Abold-LaBreche said more information would be released in the next 30 to 60 days about those plans.
“Next year we expect to go live with several business processes that will be migrating to the ECM,” he said. “One of the best aspects of the process that we’re using is that as we build something for the Tax Exempt and Government Entities division, for example, we reuse those components for the next business process, so it constantly is putting into place these building blocks, deploying them to someone who can use those, moving on to the next building blocks, and we keep moving from there. It’s a really efficient way to make progress across a wide number of internal customers that need ECM and get them onto the system quickly to deliver value. In summary, we’ve got this new Enterprise Digitalization and Case Management office, and our mission is to modernize business processes, deliver this new case management system and broaden out the opportunities we have for taxpayers. I think the end result is taxpayers and employees working together to resolve issues in a simplified digital environment faster than ever.”
He denied that the December rollout was timed to coincide after the November election. In 2013, the IRS’s Exempt Organizations unit ran into trouble amid revelations that it had been using terms such as “Tea Party,” “Patriot” and “Progressive” to filter out applications for 501(c)4 tax-exempt status from political groups ahead of the 2012 elections, which led to the ouster of the director of the EO unit, Lois Lerner, and several other top IRS officials.
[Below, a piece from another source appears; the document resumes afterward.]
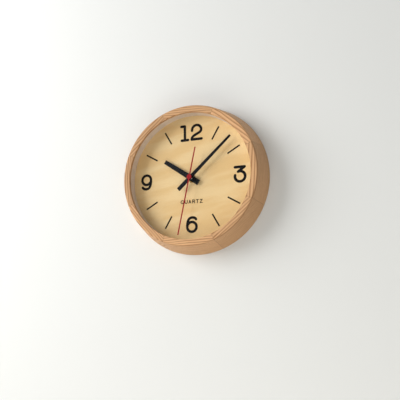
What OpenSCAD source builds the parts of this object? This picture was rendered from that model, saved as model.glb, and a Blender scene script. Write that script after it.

“Our release schedule has no relationship to the election or the electoral timing,” he said. “We’ve had a long-term roadmap that we’ve been working on. It has no connection to the electoral process in any way.”
He said his office has a strong commitment from the IRS leadership for the new technology initiative and they are still working out what that will look like in the future. He pointed as well to other recent technology initiatives, such as the ability to file amended 1040-X tax returns electronically and added that it would be the first of many good things happening at the IRS.